* **Problem**: Every line of the material below should be repeated exactly.

* **Source excerpt**:
====================

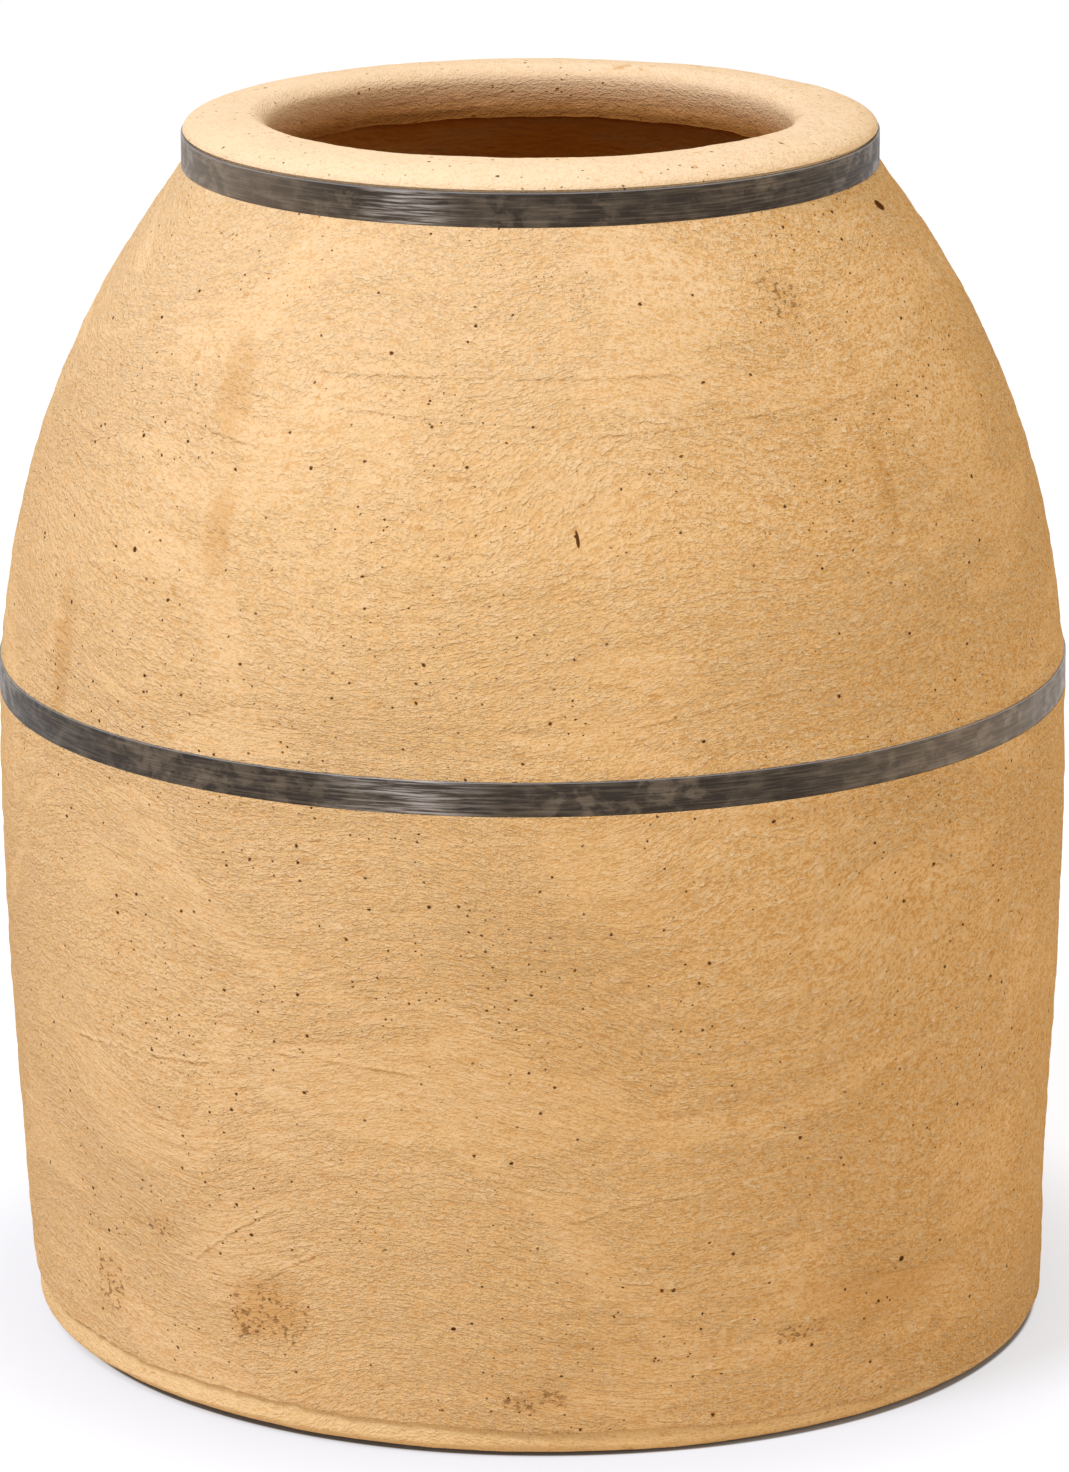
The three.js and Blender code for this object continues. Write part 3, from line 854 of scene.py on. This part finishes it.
# ------------------------------------------------------------------ clay pieces
class TANDOOR_OT_floor_slab(bpy.types.Operator):
    """Add the floor slab, its raised middle the hearth"""

    bl_idname = "tandoor.floor_slab"
    bl_label = "Floor Slab"

    def execute(self, context):
        sizes, colours = context.scene.tandoor_sizes, context.scene.tandoor_colours
        foot_round, top_round = 0.009, 0.003
        edge = outer_radius(sizes, foot_round) - SLAB_RECESS
        shoulder, top = SLAB_SHOULDER, SLAB_HIGH.z
        hearth_edge = inner_radius(sizes, shoulder) - FIT
        outline = Outline(0.0, 0.0).to(edge - foot_round, 0, 0.02)
        outline.arc((edge - foot_round, foot_round), foot_round, foot_round, -90, 0)
        outline.to(edge, shoulder - top_round, SKIN_ROW)
        outline.arc((edge - top_round, shoulder - top_round), top_round, top_round, 0, 90)
        outline.to(hearth_edge, shoulder, 0.008).to(hearth_edge, top, 0.004).to(0, top, 0.012)
        slab = lathe("floor_slab", outline, SKIN_SIDES)
        press_skin(slab, sizes.skin_relief * 0.7, foot_waver)
        clay = clay_material("slab_clay", colours, colours.slab_clay, 0.6, 0.3, marked=False)
        darkened = dark_inside_clay("hearth_clay", colours)
        finish_piece(slab, "pot", "clay", ["hearth_floor"], clay, darkened)
        set_inside_faces(slab, lambda middle: middle.z > shoulder + 0.002)
        return {"FINISHED"}


class TANDOOR_OT_lower_course(bpy.types.Operator):
    """Add the lower course of the wall, with the vent and the rods' beds"""

    bl_idname = "tandoor.lower_course"
    bl_label = "Lower Course"

    def execute(self, context):
        sizes, colours = context.scene.tandoor_sizes, context.scene.tandoor_colours
        ledge, joint = BELLY_HOOP_LOW.z - HOOP_GAP, LOWER_HIGH.z
        seat = BELLY_HOOP_HIGH.x - sizes.hoop_thickness - FIT
        foot = SLAB_SHOULDER + FIT
        skirt_outer = outer_radius(sizes, LOWER_LOW.z)
        skirt_inner = skirt_outer - SLAB_RECESS + FIT
        skirt_round = (skirt_outer - skirt_inner) / 2
        round_high = LOWER_LOW.z + skirt_round
        joint_low = joint - JOINT_DROP
        outline = Outline(inner_radius(sizes, foot), foot)
        outline.to(skirt_inner, foot, 0.006).to(skirt_inner, round_high, SKIN_ROW)
        outline.arc((skirt_inner + skirt_round, round_high), skirt_round, skirt_round, -180, 0, 0.0007)
        outline.wall(outer_radius, sizes, round_high + SKIN_ROW, ledge, SKIN_ROW)
        outline.to(seat, ledge, 0.001).to(seat, joint, 0.003)
        outline.to(inner_radius(sizes, joint_low), joint_low, INSIDE_ROW)
        outline.wall(inner_radius, sizes, joint_low, foot, INSIDE_ROW)
        course = lathe("lower_course", outline, SKIN_SIDES)
        cut(course, self.rod_beds(), self.vent_bore(sizes))
        press_skin(course, sizes.skin_relief, seam_waver, calm=(ledge,), marked=True)
        clay = clay_material("wall_clay_lower", colours, colours.clay)
        darkened = dark_inside_clay("lower_inside_clay", colours)
        finish_piece(course, "pot", "clay", ["lower_wall"], clay, darkened)
        depth = sizes.foot_wall * 0.6
        set_inside_faces(course, lambda middle: middle.xy.length < outer_radius(sizes, middle.z) - depth)
        return {"FINISHED"}

    def rod_beds(self):
        """Sockets a little larger than the rods, joined into one cutter."""
        tools = []
        for node in ROD_NODES:
            low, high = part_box(node)
            bpy.ops.mesh.primitive_cylinder_add(
                vertices=24,
                radius=(high.z - low.z) / 2 + FIT,
                depth=high.y - low.y + 2 * FIT,
                location=(low + high) / 2,
                rotation=(math.pi / 2, 0, 0),
            )
            tools.append(bpy.context.object)
        select_only(*tools)
        bpy.ops.object.join()
        settle(tools[0])
        return tools[0]

    def vent_bore(self, sizes):
        """A tapered bore whose outer edge is rubbed round."""
        inner_end = inner_radius(sizes, STOPPER_HEIGHT) - 0.04
        outer = outer_radius(sizes, STOPPER_HEIGHT)
        radius, flare, rub = 0.034, 0.005, 0.007
        rim = radius + flare + rub
        outline = Outline(0, inner_end).to(radius - flare, inner_end, 0.01)
        outline.to(radius + flare, outer - rub, 0.004).arc((rim, outer - rub), rub, rub, 180, 90)
        outline.to(rim, outer + 0.03, 0.006).to(0, outer + 0.03, 0.01)
        bore = lathe("vent_bore", outline, 72)
        put(bore, (0, 0, STOPPER_HEIGHT), -math.pi / 2, 0, 0)
        return bore


class TANDOOR_OT_upper_course(bpy.types.Operator):
    """Add the upper course of the wall, the shoulder"""

    bl_idname = "tandoor.upper_course"
    bl_label = "Upper Course"

    def execute(self, context):
        sizes, colours = context.scene.tandoor_sizes, context.scene.tandoor_colours
        belly_seat, neck_seat = BELLY_HOOP_HIGH.x - sizes.hoop_thickness - FIT, RING_HIGH.x
        belly_joint, neck_joint = LOWER_HIGH.z + FIT, UPPER_HIGH.z
        hoop_top, neck_ledge = BELLY_HOOP_HIGH.z + HOOP_GAP, NECK_HOOP_LOW.z - HOOP_GAP
        low, neck_low = UPPER_LOW.z, neck_joint - JOINT_DROP
        outline = Outline(inner_radius(sizes, low), low)
        outline.to(belly_seat, belly_joint, INSIDE_ROW).to(belly_seat, hoop_top, 0.003)
        outline.wall(outer_radius, sizes, hoop_top, neck_ledge, SKIN_ROW)
        outline.to(neck_seat, neck_ledge, 0.001).to(neck_seat, neck_joint, 0.003)
        outline.to(inner_radius(sizes, neck_low), neck_low + 0.003, 0.006)
        outline.wall(inner_radius, sizes, neck_low - 0.004, low, INSIDE_ROW * 0.7)
        course = lathe("upper_course", outline, SKIN_SIDES)
        press_skin(course, sizes.skin_relief, calm=(hoop_top, neck_ledge), marked=True)
        clay = clay_material("wall_clay_upper", colours, colours.clay)
        darkened = dark_inside_clay("upper_inside_clay", colours)
        finish_piece(course, "pot", "clay", ["upper_wall"], clay, darkened)
        depth, top = sizes.neck_wall * 0.6, neck_low + 0.004

        def is_inside(middle):
            return middle.xy.length < outer_radius(sizes, middle.z) - depth and middle.z < top

        set_inside_faces(course, is_inside)
        return {"FINISHED"}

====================

* **Written answer**:
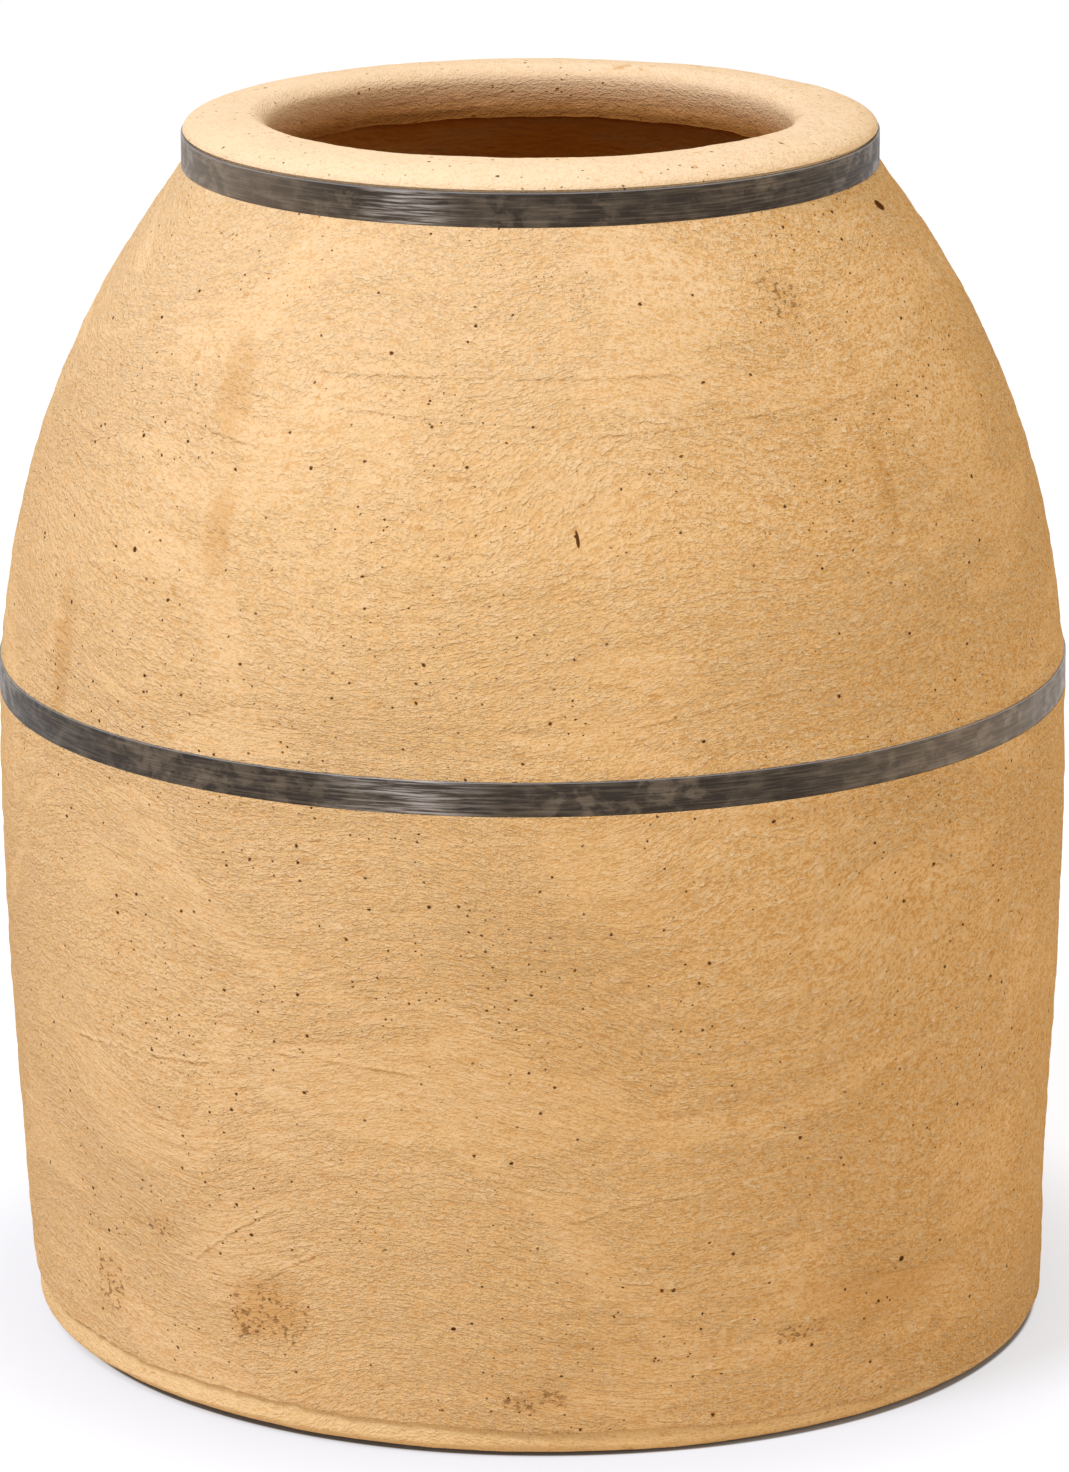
The three.js and Blender code for this object continues. Write part 3, from line 854 of scene.py on. This part finishes it.
# ------------------------------------------------------------------ clay pieces
class TANDOOR_OT_floor_slab(bpy.types.Operator):
    """Add the floor slab, its raised middle the hearth"""

    bl_idname = "tandoor.floor_slab"
    bl_label = "Floor Slab"

    def execute(self, context):
        sizes, colours = context.scene.tandoor_sizes, context.scene.tandoor_colours
        foot_round, top_round = 0.009, 0.003
        edge = outer_radius(sizes, foot_round) - SLAB_RECESS
        shoulder, top = SLAB_SHOULDER, SLAB_HIGH.z
        hearth_edge = inner_radius(sizes, shoulder) - FIT
        outline = Outline(0.0, 0.0).to(edge - foot_round, 0, 0.02)
        outline.arc((edge - foot_round, foot_round), foot_round, foot_round, -90, 0)
        outline.to(edge, shoulder - top_round, SKIN_ROW)
        outline.arc((edge - top_round, shoulder - top_round), top_round, top_round, 0, 90)
        outline.to(hearth_edge, shoulder, 0.008).to(hearth_edge, top, 0.004).to(0, top, 0.012)
        slab = lathe("floor_slab", outline, SKIN_SIDES)
        press_skin(slab, sizes.skin_relief * 0.7, foot_waver)
        clay = clay_material("slab_clay", colours, colours.slab_clay, 0.6, 0.3, marked=False)
        darkened = dark_inside_clay("hearth_clay", colours)
        finish_piece(slab, "pot", "clay", ["hearth_floor"], clay, darkened)
        set_inside_faces(slab, lambda middle: middle.z > shoulder + 0.002)
        return {"FINISHED"}


class TANDOOR_OT_lower_course(bpy.types.Operator):
    """Add the lower course of the wall, with the vent and the rods' beds"""

    bl_idname = "tandoor.lower_course"
    bl_label = "Lower Course"

    def execute(self, context):
        sizes, colours = context.scene.tandoor_sizes, context.scene.tandoor_colours
        ledge, joint = BELLY_HOOP_LOW.z - HOOP_GAP, LOWER_HIGH.z
        seat = BELLY_HOOP_HIGH.x - sizes.hoop_thickness - FIT
        foot = SLAB_SHOULDER + FIT
        skirt_outer = outer_radius(sizes, LOWER_LOW.z)
        skirt_inner = skirt_outer - SLAB_RECESS + FIT
        skirt_round = (skirt_outer - skirt_inner) / 2
        round_high = LOWER_LOW.z + skirt_round
        joint_low = joint - JOINT_DROP
        outline = Outline(inner_radius(sizes, foot), foot)
        outline.to(skirt_inner, foot, 0.006).to(skirt_inner, round_high, SKIN_ROW)
        outline.arc((skirt_inner + skirt_round, round_high), skirt_round, skirt_round, -180, 0, 0.0007)
        outline.wall(outer_radius, sizes, round_high + SKIN_ROW, ledge, SKIN_ROW)
        outline.to(seat, ledge, 0.001).to(seat, joint, 0.003)
        outline.to(inner_radius(sizes, joint_low), joint_low, INSIDE_ROW)
        outline.wall(inner_radius, sizes, joint_low, foot, INSIDE_ROW)
        course = lathe("lower_course", outline, SKIN_SIDES)
        cut(course, self.rod_beds(), self.vent_bore(sizes))
        press_skin(course, sizes.skin_relief, seam_waver, calm=(ledge,), marked=True)
        clay = clay_material("wall_clay_lower", colours, colours.clay)
        darkened = dark_inside_clay("lower_inside_clay", colours)
        finish_piece(course, "pot", "clay", ["lower_wall"], clay, darkened)
        depth = sizes.foot_wall * 0.6
        set_inside_faces(course, lambda middle: middle.xy.length < outer_radius(sizes, middle.z) - depth)
        return {"FINISHED"}

    def rod_beds(self):
        """Sockets a little larger than the rods, joined into one cutter."""
        tools = []
        for node in ROD_NODES:
            low, high = part_box(node)
            bpy.ops.mesh.primitive_cylinder_add(
                vertices=24,
                radius=(high.z - low.z) / 2 + FIT,
                depth=high.y - low.y + 2 * FIT,
                location=(low + high) / 2,
                rotation=(math.pi / 2, 0, 0),
            )
            tools.append(bpy.context.object)
        select_only(*tools)
        bpy.ops.object.join()
        settle(tools[0])
        return tools[0]

    def vent_bore(self, sizes):
        """A tapered bore whose outer edge is rubbed round."""
        inner_end = inner_radius(sizes, STOPPER_HEIGHT) - 0.04
        outer = outer_radius(sizes, STOPPER_HEIGHT)
        radius, flare, rub = 0.034, 0.005, 0.007
        rim = radius + flare + rub
        outline = Outline(0, inner_end).to(radius - flare, inner_end, 0.01)
        outline.to(radius + flare, outer - rub, 0.004).arc((rim, outer - rub), rub, rub, 180, 90)
        outline.to(rim, outer + 0.03, 0.006).to(0, outer + 0.03, 0.01)
        bore = lathe("vent_bore", outline, 72)
        put(bore, (0, 0, STOPPER_HEIGHT), -math.pi / 2, 0, 0)
        return bore


class TANDOOR_OT_upper_course(bpy.types.Operator):
    """Add the upper course of the wall, the shoulder"""

    bl_idname = "tandoor.upper_course"
    bl_label = "Upper Course"

    def execute(self, context):
        sizes, colours = context.scene.tandoor_sizes, context.scene.tandoor_colours
        belly_seat, neck_seat = BELLY_HOOP_HIGH.x - sizes.hoop_thickness - FIT, RING_HIGH.x
        belly_joint, neck_joint = LOWER_HIGH.z + FIT, UPPER_HIGH.z
        hoop_top, neck_ledge = BELLY_HOOP_HIGH.z + HOOP_GAP, NECK_HOOP_LOW.z - HOOP_GAP
        low, neck_low = UPPER_LOW.z, neck_joint - JOINT_DROP
        outline = Outline(inner_radius(sizes, low), low)
        outline.to(belly_seat, belly_joint, INSIDE_ROW).to(belly_seat, hoop_top, 0.003)
        outline.wall(outer_radius, sizes, hoop_top, neck_ledge, SKIN_ROW)
        outline.to(neck_seat, neck_ledge, 0.001).to(neck_seat, neck_joint, 0.003)
        outline.to(inner_radius(sizes, neck_low), neck_low + 0.003, 0.006)
        outline.wall(inner_radius, sizes, neck_low - 0.004, low, INSIDE_ROW * 0.7)
        course = lathe("upper_course", outline, SKIN_SIDES)
        press_skin(course, sizes.skin_relief, calm=(hoop_top, neck_ledge), marked=True)
        clay = clay_material("wall_clay_upper", colours, colours.clay)
        darkened = dark_inside_clay("upper_inside_clay", colours)
        finish_piece(course, "pot", "clay", ["upper_wall"], clay, darkened)
        depth, top = sizes.neck_wall * 0.6, neck_low + 0.004

        def is_inside(middle):
            return middle.xy.length < outer_radius(sizes, middle.z) - depth and middle.z < top

        set_inside_faces(course, is_inside)
        return {"FINISHED"}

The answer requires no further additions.